Malgré le « renversement de l’histoire », depuis les débuts de la colonisation il existe dans la société française une différence entre les notions de « citoyen » et « individu », d’où le clivage entre le « Français de souche » et le Français issu de l’immigration.[8] Le premier tome de la trilogie Arabico (vols. 2, Égalité et 3, Fraternité à paraître) permet dans une certaine mesure de constater le sort des enfants d’immigrants maghrébins en France, illustre les anxiétés qu’ils peuvent ressentir et les injustices auxquelles ils font face. Le récit d’auto-fiction de Mahmoudi incite le lecteur à s’interroger sur les questions d’identité nationale, de l’immigration et donne le goût de se pencher sur la réalité des cités françaises.

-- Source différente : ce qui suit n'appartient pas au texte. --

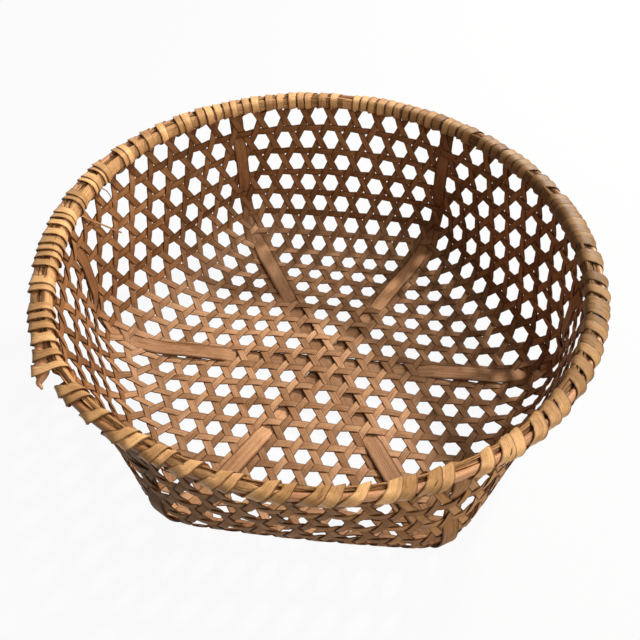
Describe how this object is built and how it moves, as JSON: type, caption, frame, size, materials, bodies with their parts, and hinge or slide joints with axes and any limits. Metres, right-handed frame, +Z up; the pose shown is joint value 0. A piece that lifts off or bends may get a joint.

Éditions Quadrants - coll., Astrolabe

[1] http://www.insee.fr/fr/themes/tableau.asp?reg_id=0&ref_id=NATTEF02158
[2] Marianne Amar et Pierre Milza, L’immigration en France au XXe siècle, Paris, Armand Colin, 1990. p. 36,
[3] David Blatt, « Immigrant Politics in a Republican Nation », dans A. Hargreaves et M. McKinney, éd., op. cit., p. 31.
[4] Charles-Robert Ageron, « L’immigration maghrébine en France : un survol historique ». Vingtième siècle. Revue d’histoire, vol. 7 (juillet-septembre 1985), no. spécial : Étrangers, Immigrés, Français, p. 59.
[5] Patrick Weil, Liberté, égalité, discriminations, Éditions Grasset & Fasquelle, Paris, 2008, p. 23.
[6] http://www.france2.fr/bd/index.php?page=bd-bande-dessinee-dossiers&id_article=1007
[7] http://www.france2.fr/bd/index.php?page=bd-bande-dessinee-dossiers&id_article=1007
[8] Dalila Azreki, L’immigration. La France : terre d’asile ou Eldorado?, Biarritz, Séguier, 2008. p. 30-31.